I’m not even sure what victory in the conflict would be. If you remove DAESH’s control over Mosul but destroy the city in the process, would that be a victory? Or if a substantial chunk of the city’s population flees? Or if most of DAESH’s operational strength remains undegraded?

It might be a better idea to figure out what the objective is before declaring victory. And many hazards remain. If DAESH harasses the Kurds enough they might withdraw to defend their own territory. There’s no guarantee that the Iraqi military will retain force cohesion. The Turks might just decide to occupy the territory between their borders and Mosul. There are all sorts of things that could go wrong.

9 comments… add one
  • ... Link

    Victory would look like this: Mosul destroyed, it’s Sunni population transported to Red America to run over women & children with trunks and kill a bunch of Hispanic gays so we can blame whitey for intolerance, and the US rebuilding Mosul to be populated by Iranian supporting Shia.

    We’re well on our way to victory!

  • michael reynolds Link

    If you remove DAESH’s control over Mosul but destroy the city in the process, would that be a victory?

    Seemed like victory when it was Berlin.

    Or if a substantial chunk of the city’s population flees?

    Ditto.

    Or if most of DAESH’s operational strength remains undegraded?

    Their strength is already degraded. They’ve lost territory, they’ve lost the initiative on the ground, they are seeing fewer recruits. The caliphate is a bad joke now, and even their followers know it.

    In Syria they face a reborn Assad, his Russian masters, the Kurds, the Turks, and whatever rabble the CIA has put together.

    Will we get some terrorism in the west? Sure. But ISIS never positioned themselves as just another, less-hierarchical Al Qaeda, which is all they’ll be after their caliphate dreams are all gone.

    It’s not despair that makes people dangerous, it’s hope. The nonsense about a caliphate motivated a lot of people. When that hope dies – which I’d guess is in about six months – it will be the end of that fantasy.

  • Seemed like victory when it was Berlin.

    So you’re saying that we’re at war with the people of Iraq? Good to know.

    When that hope dies – which I’d guess is in about six months – it will be the end of that fantasy.

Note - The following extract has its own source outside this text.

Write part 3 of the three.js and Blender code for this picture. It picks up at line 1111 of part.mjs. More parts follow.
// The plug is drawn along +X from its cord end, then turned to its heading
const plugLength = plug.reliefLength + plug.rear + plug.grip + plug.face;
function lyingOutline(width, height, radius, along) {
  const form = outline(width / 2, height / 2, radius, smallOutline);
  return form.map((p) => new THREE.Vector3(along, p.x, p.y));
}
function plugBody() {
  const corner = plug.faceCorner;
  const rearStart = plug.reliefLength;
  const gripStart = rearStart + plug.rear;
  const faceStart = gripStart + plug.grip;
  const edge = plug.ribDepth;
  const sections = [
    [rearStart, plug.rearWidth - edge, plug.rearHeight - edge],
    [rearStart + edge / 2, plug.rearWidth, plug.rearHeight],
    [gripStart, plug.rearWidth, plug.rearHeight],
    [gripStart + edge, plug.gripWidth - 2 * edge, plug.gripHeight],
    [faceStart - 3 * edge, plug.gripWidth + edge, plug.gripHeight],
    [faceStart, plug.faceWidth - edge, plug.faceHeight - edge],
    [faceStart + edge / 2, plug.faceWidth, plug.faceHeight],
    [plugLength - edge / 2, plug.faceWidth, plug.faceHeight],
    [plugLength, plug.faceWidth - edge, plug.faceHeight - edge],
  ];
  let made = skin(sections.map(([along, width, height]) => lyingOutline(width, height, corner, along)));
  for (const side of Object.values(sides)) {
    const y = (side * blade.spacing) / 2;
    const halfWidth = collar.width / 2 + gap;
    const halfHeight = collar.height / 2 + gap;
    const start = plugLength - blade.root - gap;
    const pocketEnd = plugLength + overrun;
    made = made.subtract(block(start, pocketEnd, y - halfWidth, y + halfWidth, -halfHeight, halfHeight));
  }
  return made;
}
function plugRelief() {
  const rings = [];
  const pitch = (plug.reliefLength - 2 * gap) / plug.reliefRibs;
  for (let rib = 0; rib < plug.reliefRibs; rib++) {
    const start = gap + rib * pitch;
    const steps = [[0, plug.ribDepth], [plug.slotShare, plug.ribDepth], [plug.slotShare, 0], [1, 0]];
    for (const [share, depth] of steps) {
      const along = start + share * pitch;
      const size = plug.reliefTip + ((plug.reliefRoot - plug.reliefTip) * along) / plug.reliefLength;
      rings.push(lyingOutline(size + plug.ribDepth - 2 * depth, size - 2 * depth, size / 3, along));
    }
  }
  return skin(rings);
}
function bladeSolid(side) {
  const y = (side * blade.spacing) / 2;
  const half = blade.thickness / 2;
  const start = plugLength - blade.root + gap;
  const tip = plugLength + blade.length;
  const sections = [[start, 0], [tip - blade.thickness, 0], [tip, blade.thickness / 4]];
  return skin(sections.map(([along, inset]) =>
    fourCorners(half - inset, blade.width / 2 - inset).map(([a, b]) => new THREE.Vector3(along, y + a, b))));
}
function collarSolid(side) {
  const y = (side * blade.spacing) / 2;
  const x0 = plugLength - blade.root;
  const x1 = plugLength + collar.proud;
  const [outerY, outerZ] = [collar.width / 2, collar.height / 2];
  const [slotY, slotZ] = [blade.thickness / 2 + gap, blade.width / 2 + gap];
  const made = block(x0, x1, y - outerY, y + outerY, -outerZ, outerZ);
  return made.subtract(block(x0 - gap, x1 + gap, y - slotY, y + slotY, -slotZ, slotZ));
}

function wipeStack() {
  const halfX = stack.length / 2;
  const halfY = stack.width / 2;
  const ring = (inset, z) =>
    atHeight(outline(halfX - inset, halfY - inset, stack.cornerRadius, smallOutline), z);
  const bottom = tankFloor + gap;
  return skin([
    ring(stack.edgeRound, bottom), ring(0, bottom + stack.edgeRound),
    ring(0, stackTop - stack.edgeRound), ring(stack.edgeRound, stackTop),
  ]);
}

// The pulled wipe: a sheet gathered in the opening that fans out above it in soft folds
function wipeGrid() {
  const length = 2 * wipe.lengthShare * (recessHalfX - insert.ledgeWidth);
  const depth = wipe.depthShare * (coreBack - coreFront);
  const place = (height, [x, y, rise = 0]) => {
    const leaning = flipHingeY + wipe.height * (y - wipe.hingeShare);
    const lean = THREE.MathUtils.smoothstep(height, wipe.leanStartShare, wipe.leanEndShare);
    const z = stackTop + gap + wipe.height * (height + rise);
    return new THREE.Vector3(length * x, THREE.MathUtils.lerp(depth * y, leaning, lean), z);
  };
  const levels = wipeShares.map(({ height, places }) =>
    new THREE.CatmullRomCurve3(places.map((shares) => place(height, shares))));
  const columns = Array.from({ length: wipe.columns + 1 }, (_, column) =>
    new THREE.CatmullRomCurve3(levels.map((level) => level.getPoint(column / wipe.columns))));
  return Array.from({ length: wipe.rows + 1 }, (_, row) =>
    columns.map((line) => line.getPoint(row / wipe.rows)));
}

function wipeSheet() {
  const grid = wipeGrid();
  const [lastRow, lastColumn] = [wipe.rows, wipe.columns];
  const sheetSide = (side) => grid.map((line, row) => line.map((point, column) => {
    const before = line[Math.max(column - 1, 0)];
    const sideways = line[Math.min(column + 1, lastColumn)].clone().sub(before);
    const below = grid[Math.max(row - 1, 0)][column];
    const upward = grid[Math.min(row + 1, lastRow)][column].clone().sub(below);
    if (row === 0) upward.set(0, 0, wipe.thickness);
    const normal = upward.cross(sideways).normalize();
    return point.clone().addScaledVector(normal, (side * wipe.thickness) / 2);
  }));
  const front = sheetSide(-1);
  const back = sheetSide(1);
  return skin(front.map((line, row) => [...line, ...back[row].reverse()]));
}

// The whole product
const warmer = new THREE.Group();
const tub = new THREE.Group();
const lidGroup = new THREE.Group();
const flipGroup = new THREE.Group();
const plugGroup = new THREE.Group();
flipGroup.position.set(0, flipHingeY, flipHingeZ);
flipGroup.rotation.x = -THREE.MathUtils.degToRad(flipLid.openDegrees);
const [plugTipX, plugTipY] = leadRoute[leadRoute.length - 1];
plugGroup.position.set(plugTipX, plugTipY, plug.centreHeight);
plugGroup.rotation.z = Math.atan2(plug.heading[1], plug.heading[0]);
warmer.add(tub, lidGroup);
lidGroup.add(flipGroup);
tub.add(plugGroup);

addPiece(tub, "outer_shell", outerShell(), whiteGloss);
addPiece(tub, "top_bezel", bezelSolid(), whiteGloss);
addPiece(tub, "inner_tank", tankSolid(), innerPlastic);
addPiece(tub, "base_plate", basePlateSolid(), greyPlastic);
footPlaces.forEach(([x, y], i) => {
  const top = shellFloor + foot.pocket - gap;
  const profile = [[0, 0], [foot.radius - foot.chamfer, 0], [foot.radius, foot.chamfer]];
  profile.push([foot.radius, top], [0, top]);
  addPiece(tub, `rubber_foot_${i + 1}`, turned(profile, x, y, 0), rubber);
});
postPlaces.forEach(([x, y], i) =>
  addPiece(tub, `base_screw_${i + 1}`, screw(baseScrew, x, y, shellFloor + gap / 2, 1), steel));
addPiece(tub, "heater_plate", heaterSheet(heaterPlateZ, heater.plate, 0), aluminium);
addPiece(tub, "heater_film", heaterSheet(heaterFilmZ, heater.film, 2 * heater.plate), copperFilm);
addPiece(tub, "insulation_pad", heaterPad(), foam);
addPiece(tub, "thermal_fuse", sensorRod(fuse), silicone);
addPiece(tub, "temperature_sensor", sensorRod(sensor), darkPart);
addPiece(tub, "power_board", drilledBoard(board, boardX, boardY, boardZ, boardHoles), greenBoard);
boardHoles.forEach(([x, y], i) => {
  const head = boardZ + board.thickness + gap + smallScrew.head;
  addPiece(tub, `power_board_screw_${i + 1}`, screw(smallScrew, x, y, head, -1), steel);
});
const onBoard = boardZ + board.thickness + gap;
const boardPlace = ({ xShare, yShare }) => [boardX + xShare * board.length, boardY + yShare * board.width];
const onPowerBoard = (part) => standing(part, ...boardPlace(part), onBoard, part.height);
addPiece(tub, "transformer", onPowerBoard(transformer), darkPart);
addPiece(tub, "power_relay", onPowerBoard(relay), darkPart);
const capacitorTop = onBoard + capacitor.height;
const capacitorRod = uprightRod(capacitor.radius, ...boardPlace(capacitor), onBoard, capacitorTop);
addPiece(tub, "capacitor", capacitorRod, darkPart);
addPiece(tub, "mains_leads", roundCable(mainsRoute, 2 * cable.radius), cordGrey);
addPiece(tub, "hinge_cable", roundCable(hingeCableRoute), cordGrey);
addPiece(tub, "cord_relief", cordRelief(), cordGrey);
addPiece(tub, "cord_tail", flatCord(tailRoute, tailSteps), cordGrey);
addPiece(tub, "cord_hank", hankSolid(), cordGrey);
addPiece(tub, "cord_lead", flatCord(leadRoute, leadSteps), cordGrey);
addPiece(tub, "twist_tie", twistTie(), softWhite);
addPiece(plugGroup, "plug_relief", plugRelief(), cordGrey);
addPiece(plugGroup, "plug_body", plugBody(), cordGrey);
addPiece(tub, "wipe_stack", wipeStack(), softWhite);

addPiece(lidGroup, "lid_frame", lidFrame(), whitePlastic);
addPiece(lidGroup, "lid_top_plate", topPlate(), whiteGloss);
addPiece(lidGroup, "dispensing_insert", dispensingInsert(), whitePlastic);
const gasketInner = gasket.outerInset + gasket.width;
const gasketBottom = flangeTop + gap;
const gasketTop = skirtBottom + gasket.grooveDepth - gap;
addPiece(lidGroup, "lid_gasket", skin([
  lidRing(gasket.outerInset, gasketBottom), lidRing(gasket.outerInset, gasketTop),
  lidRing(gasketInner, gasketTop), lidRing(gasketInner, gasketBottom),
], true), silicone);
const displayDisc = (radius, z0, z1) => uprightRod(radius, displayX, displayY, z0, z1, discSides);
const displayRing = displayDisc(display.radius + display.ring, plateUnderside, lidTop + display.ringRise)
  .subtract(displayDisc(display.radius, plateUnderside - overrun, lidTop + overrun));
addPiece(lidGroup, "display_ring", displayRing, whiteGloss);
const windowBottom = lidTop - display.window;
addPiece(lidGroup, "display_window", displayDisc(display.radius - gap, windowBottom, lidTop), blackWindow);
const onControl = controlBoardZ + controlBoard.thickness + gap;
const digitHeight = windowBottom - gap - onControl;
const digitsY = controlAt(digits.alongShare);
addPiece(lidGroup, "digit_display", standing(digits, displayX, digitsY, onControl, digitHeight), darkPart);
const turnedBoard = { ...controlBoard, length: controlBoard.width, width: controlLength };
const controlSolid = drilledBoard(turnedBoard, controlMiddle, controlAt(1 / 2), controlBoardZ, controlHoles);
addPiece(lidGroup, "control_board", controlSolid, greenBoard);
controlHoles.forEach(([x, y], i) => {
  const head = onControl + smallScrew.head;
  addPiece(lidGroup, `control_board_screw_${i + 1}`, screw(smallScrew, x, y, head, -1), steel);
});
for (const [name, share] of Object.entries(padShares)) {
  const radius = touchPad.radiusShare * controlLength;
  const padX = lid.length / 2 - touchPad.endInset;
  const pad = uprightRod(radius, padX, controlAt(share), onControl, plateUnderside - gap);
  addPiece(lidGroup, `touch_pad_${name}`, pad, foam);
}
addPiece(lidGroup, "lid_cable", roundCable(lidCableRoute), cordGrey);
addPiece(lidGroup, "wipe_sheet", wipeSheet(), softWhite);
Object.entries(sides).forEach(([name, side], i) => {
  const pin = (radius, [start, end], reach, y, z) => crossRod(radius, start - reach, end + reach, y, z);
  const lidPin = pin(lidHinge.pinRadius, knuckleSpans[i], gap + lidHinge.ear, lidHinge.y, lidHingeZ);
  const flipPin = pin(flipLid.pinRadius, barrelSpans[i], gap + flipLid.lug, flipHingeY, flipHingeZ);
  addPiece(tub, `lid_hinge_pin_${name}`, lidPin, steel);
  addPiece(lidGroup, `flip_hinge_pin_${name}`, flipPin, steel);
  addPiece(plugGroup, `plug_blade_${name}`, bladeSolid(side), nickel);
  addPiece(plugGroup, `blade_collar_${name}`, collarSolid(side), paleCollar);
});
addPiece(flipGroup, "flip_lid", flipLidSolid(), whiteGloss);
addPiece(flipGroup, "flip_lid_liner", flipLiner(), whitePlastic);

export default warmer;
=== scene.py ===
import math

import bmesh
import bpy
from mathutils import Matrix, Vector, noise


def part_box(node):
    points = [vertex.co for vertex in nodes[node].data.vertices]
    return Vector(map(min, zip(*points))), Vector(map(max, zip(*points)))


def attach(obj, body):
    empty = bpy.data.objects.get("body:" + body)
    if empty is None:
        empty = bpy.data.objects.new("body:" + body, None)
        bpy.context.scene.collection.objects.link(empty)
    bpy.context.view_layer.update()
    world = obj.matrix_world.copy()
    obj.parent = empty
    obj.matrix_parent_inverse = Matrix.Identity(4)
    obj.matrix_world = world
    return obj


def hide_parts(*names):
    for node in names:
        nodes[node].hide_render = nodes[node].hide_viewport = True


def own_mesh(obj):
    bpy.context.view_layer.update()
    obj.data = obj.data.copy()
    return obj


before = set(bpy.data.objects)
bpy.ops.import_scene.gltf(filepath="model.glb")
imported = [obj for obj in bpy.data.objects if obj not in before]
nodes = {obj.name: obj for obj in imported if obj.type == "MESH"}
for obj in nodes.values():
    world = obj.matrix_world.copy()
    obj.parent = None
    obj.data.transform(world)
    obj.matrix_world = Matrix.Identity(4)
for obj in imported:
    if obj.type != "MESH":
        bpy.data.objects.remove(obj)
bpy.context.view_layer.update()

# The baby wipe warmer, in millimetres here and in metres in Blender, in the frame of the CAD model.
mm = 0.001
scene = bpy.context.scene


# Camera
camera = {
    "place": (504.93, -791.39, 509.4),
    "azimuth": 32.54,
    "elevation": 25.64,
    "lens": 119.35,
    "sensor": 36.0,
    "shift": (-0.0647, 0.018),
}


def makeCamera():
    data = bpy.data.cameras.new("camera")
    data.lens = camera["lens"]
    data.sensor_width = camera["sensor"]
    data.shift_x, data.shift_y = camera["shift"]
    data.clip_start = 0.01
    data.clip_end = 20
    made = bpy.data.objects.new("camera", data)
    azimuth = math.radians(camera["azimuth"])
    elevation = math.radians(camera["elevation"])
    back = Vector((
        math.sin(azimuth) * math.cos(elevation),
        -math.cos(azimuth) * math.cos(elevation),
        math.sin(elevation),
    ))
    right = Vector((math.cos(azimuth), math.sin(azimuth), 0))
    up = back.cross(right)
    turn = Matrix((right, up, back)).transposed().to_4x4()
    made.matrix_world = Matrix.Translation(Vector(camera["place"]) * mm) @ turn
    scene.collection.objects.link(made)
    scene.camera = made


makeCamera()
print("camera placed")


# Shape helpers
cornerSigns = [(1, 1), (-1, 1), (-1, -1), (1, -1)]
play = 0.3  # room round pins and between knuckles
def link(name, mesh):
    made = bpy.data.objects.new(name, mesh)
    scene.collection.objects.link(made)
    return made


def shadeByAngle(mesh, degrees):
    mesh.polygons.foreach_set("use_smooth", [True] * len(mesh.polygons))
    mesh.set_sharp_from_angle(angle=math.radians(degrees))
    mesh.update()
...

    Frankly, I doubt it. There are enough people who like that particular song that another singer is bound to come along.

  • Gray Shambler Link

    Dave, I agree, i wish I knew the solution, but it always goes back to, War is War, don’t get in there if you are not totally totally serious, Yes , to stop messing around, and actually achieve a Victory, which would mean a non secular government in Iraq, could easily mean killing half a million people, , we won’t do it, we’ll fuck around, show ground gains, which will mean death to the people we liberated.
    And, by the way, why isn’t this war in the news, like when W was President? Give you one guess , Obama has instructed his media to stay this, and report Trump’s potty mouth. Full Force

  • ... Link

    Meanwhile, in other assumption checking news, Obamacare premiums look set to jump 25% next year. Woo and hoo. Thank God they lowered premiums by $2500 a family per year before prices started climbing again!

  • ... Link

    The good news is that we now know Hillary wants Obamacare to fail, and she’s going to be there to fix it! Good times for all!

  • michael reynolds Link

    So you’re saying that we’re at war with the people of Iraq? Good to know.

    That’s a cheap shot given that we spend enormous sums of money developing precise weapons, and risk lives to ensure that those weapons are properly deployed on military targets. No one is trying to slaughter Iraqis, we could slaughter them overnight and for chump change. We could do to Mosul what we and the RAF did to Dresden.

    All through WW2 the American propaganda position was that we were not at war with the German (or Italian) people, just the regimes. I’m not as familiar with the Pacific theater but I imagine we took that same stance publicly. Since then we have invested hundreds of billions of dollars in weapons systems designed to avoid civilian casualties. Before moving on Mosul we did all we could to get civilians to leave, and we have established camps for those that do get out.

    Contrast that with what your good friends the Russians are up to in Aleppo – replaying Leningrad with themselves as the Wehrmacht, deliberately trying to starve the civilian population, targeting the civilian population.

    Ah, but Russia is geographically closer, and Aleppo is their ‘near abroad,’ so I guess that changes everything.

  • That’s a cheap shot given that we spend enormous sums of money developing precise weapons, and risk lives to ensure that those weapons are properly deployed on military targets.

    No, it’s an on-point answer to your facile remark analogizing the retaking of Mosul to the assault on Berlin. The comparison should not be to Berlin or Dresden but to Paris. Would we have considered it a victory if we had liberated Paris while reducing it to rubble? I don’t think so.

    And we’re not the only ones flying above Mosul, indeed, we’re not doing most of the flying. The Iraqis and Turks are both carrying out air missions in this campaign, too, as are the Brits. The Iraqi government’s view of victory in the battle for Mosul may not be the same as ours.

    Also, you seem to be confusing my explaining the Russian view with my supporting it. The problem is that there is propaganda coming from both sides and ours is just as incredible as theirs if not more so. You, apparently, swallow our propaganda hook, line, and sinker.

  • steve Link

    I would guess they assume victory because of all the short term advantages aligned against ISIS. As long as Iran continues to support the effort i have a hard time seeing ISIS holding on, but that is just the short run. In the longer run, I can see ISIS or ISIS 2.0 coming back. Iraq has shown no ability, and interest I would say, in having inclusive government.